Le groupe de Liverpool Conan au Motocultor.

Mathilde Colas

Fragil : Cette passion pour la fantasy et les thèmes médiévaux se retrouve d’ailleurs dans les paroles et le chant quasi-incantatoire…Pourquoi avoir choisi ces thèmes ?

Rich Lewis (batterie) : Le doom est d’habitude un genre très dépressif. Nous sommes plus portés sur la conquête, la force et le pouvoir. La musique de Conan évoque davantage la bande-son de l’épopée d’un héros à l’histoire forte et rude qu’une descente vers le mal. »
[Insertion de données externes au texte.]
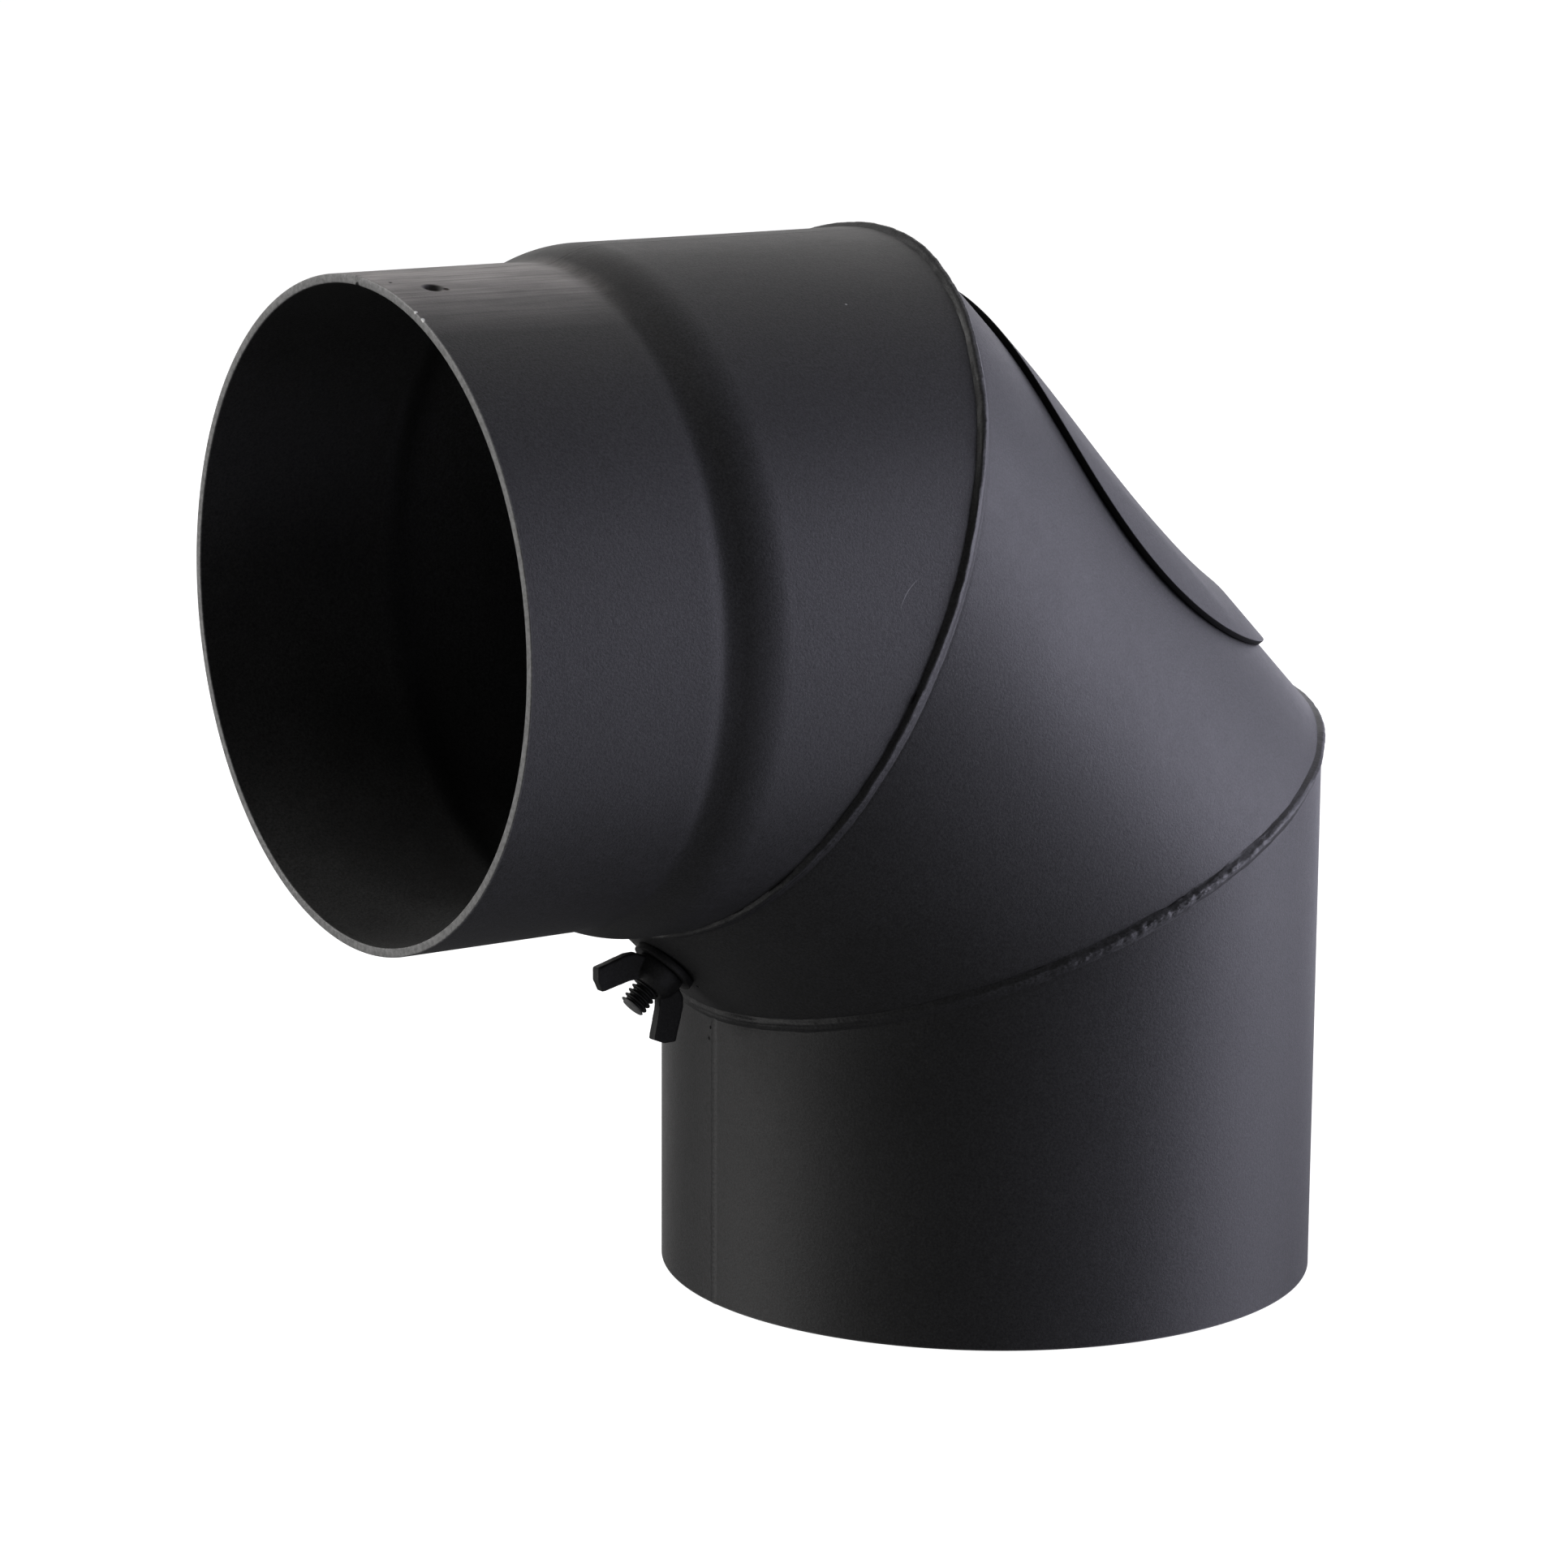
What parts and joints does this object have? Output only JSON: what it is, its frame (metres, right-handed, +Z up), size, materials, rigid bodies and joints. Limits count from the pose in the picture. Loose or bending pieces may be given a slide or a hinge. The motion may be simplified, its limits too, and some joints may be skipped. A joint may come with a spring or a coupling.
{
  "type": "flue elbow",
  "caption": "Mitred right-angle stove flue elbow in black-painted sheet steel, with a swaged spigot and an inspection door clamped by a stud and wing nut.",
  "frame": {"origin": "centre of the lower opening, in the plane of its rim", "axes": "+Z up along the vertical leg; the horizontal leg and its spigot point along -X; +Y completes the right-handed frame"},
  "size_m": [0.2469, 0.1554, 0.2469],
  "materials": {
    "pipe_paint": "matt heat-resistant paint with a fine grain",
    "weld_paint": "matt heat-resistant paint over a rippled bead",
    "door_paint": "matt heat-resistant paint",
    "hardware_paint": "satin black over steel"
  },
  "bodies": {
    "elbow": {"horizontal_section": "pipe_paint", "middle_section": "pipe_paint", "vertical_section": "pipe_paint", "upper_mitre_weld": "weld_paint", "lower_mitre_weld": "weld_paint", "horizontal_seam_weld": "weld_paint", "middle_seam_weld": "weld_paint", "vertical_seam_weld": "weld_paint"},
    "door": {"door_plate": "door_paint", "door_stud": "hardware_paint", "stud_weld": "weld_paint"},
    "washer_body": {"washer": "hardware_paint"},
    "wing_nut_body": {"wing_nut": "hardware_paint"}
  },
  "joints": [
    {"name": "door_lift", "type": "slide", "parent": "elbow", "child": "door", "axis": [0.7071, 0, 0.7071], "range_m": [0, 0.18]},
    {"name": "washer_slide", "type": "slide", "parent": "elbow", "child": "washer_body", "axis": [-0.7071, 0, -0.7071], "range_m": [0, 0.0121]},
    {"name": "nut_turn", "type": "hinge", "parent": "washer_body", "child": "wing_nut_body", "pos_m": [-0.09217, 0, 0.08057], "axis": [-0.7071, 0, -0.7071], "range_deg": [0, 3420]}
  ],
  "couplings": [
    {"joint": "washer_slide", "follows": "nut_turn", "m_per_rad": 0.00020213}
  ]
}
La musique de Conan évoque davantage la bande-son de l’épopée d’un héros à l’histoire forte et rude qu'une descente vers le mal

Chris : Et avec tout ce qui arrive en ce moment dans le monde, il est bon de penser au courage. Le son que nous jouons vise à donner de la puissance intérieure. Mais bon, il ne faut pas non plus nous prendre trop au sérieux…

Fragil : Comment comptez-vous développer votre musique à l’avenir ?
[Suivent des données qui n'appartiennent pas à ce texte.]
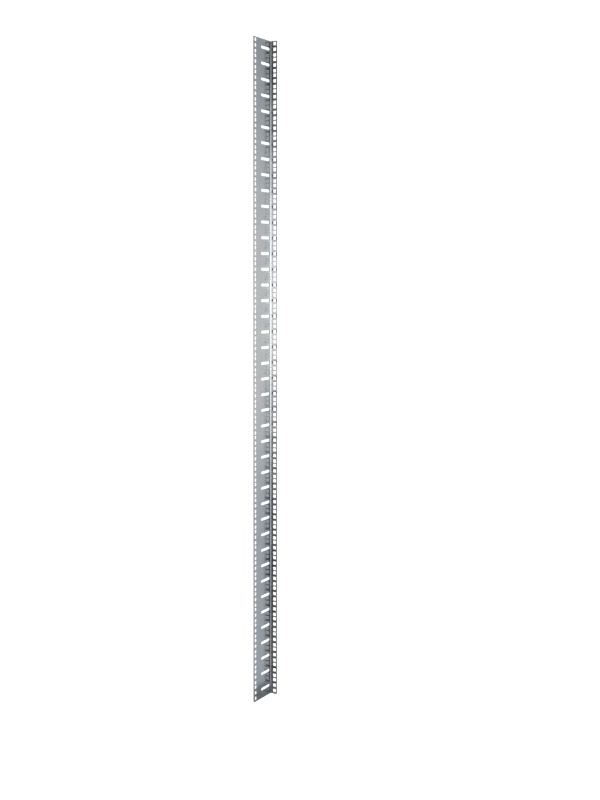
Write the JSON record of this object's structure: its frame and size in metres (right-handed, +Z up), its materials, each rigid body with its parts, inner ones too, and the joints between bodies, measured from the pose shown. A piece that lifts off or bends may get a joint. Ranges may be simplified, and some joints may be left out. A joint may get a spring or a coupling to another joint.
{
  "type": "rack mounting rail",
  "caption": "Folded galvanised steel angle that carries rack equipment: square cage-nut holes along both edges and crosswise slots for bolting it into a cabinet.",
  "frame": {"origin": "middle of the rail's outline on the floor it lies on", "axes": "+X along the rail towards its upper end, +Y across the wide web towards its free edge, +Z up from the web's outer face, the way the narrow flange points"},
  "size_m": [1.8714, 0.089, 0.022],
  "materials": {
    "galvanised_steel": "zinc-coated steel sheet, semi-matt pale grey with a faint spangle and bare punched edges"
  },
  "bodies": {
    "root": {"mounting_rail": "galvanised_steel"}
  },
  "joints": []
}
Chris : L’ambiance et les images que nous cherchons à retranscrire à travers la musique est la même depuis les débuts du groupe. Mais au départ, le son était très lent, lourd, comme noyé. On essaie de le rendre encore plus puissant et de l’élever.
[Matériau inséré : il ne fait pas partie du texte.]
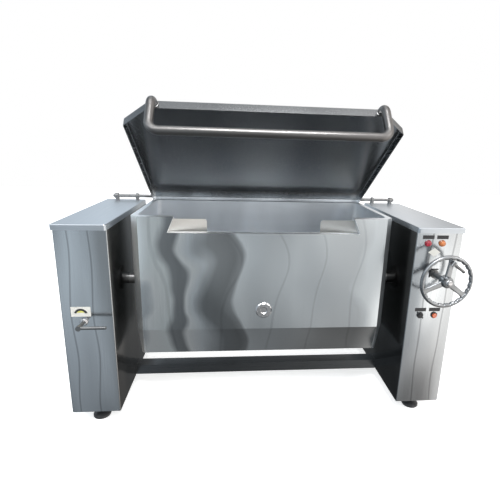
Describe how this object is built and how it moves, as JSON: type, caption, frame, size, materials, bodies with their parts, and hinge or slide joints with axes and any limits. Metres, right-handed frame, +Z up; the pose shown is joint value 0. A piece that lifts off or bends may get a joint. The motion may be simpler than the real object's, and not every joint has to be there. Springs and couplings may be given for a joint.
{
  "type": "bratt pan",
  "caption": "Tilting rectangular cooking pan on pivots between two columns, with a hinged lid, a geared tilting handwheel, a valve lever and front controls.",
  "frame": {"origin": "on the floor under the middle of the bounding box", "axes": "+X to the operator's right, +Y from the front to the back, +Z up"},
  "size_m": [1.6, 0.815, 1.3155],
  "materials": {
    "column_steel": "mirror to satin stainless sheet",
    "cover_steel": "satin stainless sheet",
    "pan_steel": "polished stainless sheet",
    "tub_steel": "satin stainless sheet",
    "lid_steel": "satin stainless sheet",
    "grip_steel": "satin stainless tube",
    "rod_steel": "turned stainless bar",
    "cap_chrome": "polished",
    "wheel_metal": "satin chrome casting",
    "iron": "painted casting",
    "foot_black": "matt",
    "black_plastic": "moulded",
    "white_plate": "printed film",
    "red_lens": "translucent",
    "amber_lens": "translucent",
    "orange_cap": "translucent",
    "brass": "machined"
  },
  "bodies": {
    "frame": {"column_left": "column_steel", "column_right": "column_steel", "cover_left": "cover_steel", "cover_right": "cover_steel", "cross_beam": "column_steel", "foot_1": "foot_black", "foot_2": "foot_black", "foot_3": "foot_black", "foot_4": "foot_black", "hinge_eye_inner_left": "rod_steel", "hinge_eye_outer_left": "rod_steel", "hinge_eye_inner_right": "rod_steel", "hinge_eye_outer_right": "rod_steel", "pivot_bearing_left": "iron", "pivot_bearing_right": "iron", "gearbox": "iron", "shaft_bush": "cap_chrome", "lamp_ring_red": "cap_chrome", "lamp_ring_amber": "cap_chrome", "lamp_lens_red": "red_lens", "lamp_lens_amber": "amber_lens", "blank_strip_1": "black_plastic", "blank_strip_2": "black_plastic", "blank_strip_3": "black_plastic", "blank_strip_4": "black_plastic", "blank_diamond": "white_plate", "selector_ring": "black_plastic", "button_ring": "black_plastic", "lever_boss": "cap_chrome", "scale_plate": "white_plate", "scale_arc": "black_plastic", "gas_inlet": "brass"},
    "pan": {"pan_shell": "pan_steel", "pan_tub": "tub_steel", "pour_guide_left": "tub_steel", "pour_guide_right": "tub_steel", "front_cap": "cap_chrome", "pan_gland_1": "black_plastic", "pan_gland_2": "black_plastic", "pan_pivot_left": "rod_steel", "pan_pivot_right": "rod_steel"},
    "lid": {"lid_panel": "lid_steel", "lid_block_left": "lid_steel", "lid_block_right": "lid_steel", "lid_rod_left": "rod_steel", "lid_rod_right": "rod_steel", "lid_grip": "grip_steel"},
    "wheel": {"handwheel": "wheel_metal", "wheel_shaft": "rod_steel", "wheel_cap": "cap_chrome", "crank_lug": "wheel_metal", "crank_pin": "rod_steel"},
    "crank": {"crank_handle": "black_plastic"},
    "selector": {"selector_knob": "black_plastic"},
    "button": {"push_button": "orange_cap"},
    "lever": {"valve_lever": "rod_steel"}
  },
  "joints": [
    {"name": "lid_hinge", "type": "hinge", "parent": "frame", "child": "lid", "pos_m": [0, 0.3625, 0.88], "axis": [-1, 0, 0], "range_deg": [-36, 46]},
    {"name": "pan_tilt", "type": "hinge", "parent": "frame", "child": "pan", "pos_m": [0, -0.0175, 0.557], "axis": [1, 0, 0], "range_deg": [0, 80]},
    {"name": "wheel_turn", "type": "hinge", "parent": "frame", "child": "wheel", "pos_m": [0.692, -0.3825, 0.666], "axis": [0, 1, 0], "range_deg": [0, 2400]},
    {"name": "crank_fold", "type": "hinge", "parent": "wheel", "child": "crank", "pos_m": [0.70015, -0.3985, 0.74357], "axis": [-0.5736, 0, -0.8192], "range_deg": [0, 90]},
    {"name": "selector_turn", "type": "hinge", "parent": "frame", "child": "selector", "pos_m": [0.657, -0.2825, 0.48], "axis": [0, 1, 0], "range_deg": [0, 90]},
    {"name": "button_push", "type": "slide", "parent": "frame", "child": "button", "axis": [0, 1, 0], "range_m": [0, 0.004], "stiffness_N_per_m": 500, "springref_m": -0.002},
    {"name": "lever_turn", "type": "hinge", "parent": "frame", "child": "lever", "pos_m": [-0.712, -0.2825, 0.47], "axis": [0, -1, 0], "range_deg": [0, 90]}
  ],
  "couplings": [
    {"joint": "wheel_turn", "follows": "pan_tilt", "ratio": 30}
  ]
}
Rich : L’idée est de construire notre musique autour des sentiments d’agression, tout en gardant la même atmosphère, en la rendant encore plus intense.

Fragil : Mis à part Jon, fondateur du groupe, Conan a connu plusieurs formations à la basse et la batterie depuis sa création, et vous avez certainement connu d’autres styles musicaux avant d’intégrer Conan de votre côté. Comment parvenez-vous à mêler vos différentes influences dans un groupe à l’identité et au style déjà bien identifiables ?

Chris : Rich est un musicien plutôt technique, qui a fait ses armes sur la scène jazz. Pour ma part, je suis ingénieur du son, j’ai enregistré des centaines de sons aux styles différents. Chacun de nous a une idée différente de ce que heavy signifie, et nous essayons de mêler toutes ces perceptions ensemble dans nos nouvelles compositions, pour garder la même ambiance tout en la renforçant. Conan se dirigeait à ses débuts vers du heavy metal, mais pas au sens du genre musical comme on l’entend maintenant : il s’agit d’un son lourd, puissant et conquérant à la fois.

Chacun de nous a une idée différente de ce que 'heavy' signifie

Fragil : Vous venez de Liverpool, où la scène musicale rock est foisonnante. Qu’en est-il de l’accueil de la scène metal, dans cette ville et au Royaume-Uni en général ?

Rich : Jon vient de Liverpool, nous vivons à côté. Au Royaume-Uni, la scène underground est très développée, il est très facile d’y trouver de nombreux lieux où jouer, notamment à Manchester et dans tout le Nord de l’Angleterre. »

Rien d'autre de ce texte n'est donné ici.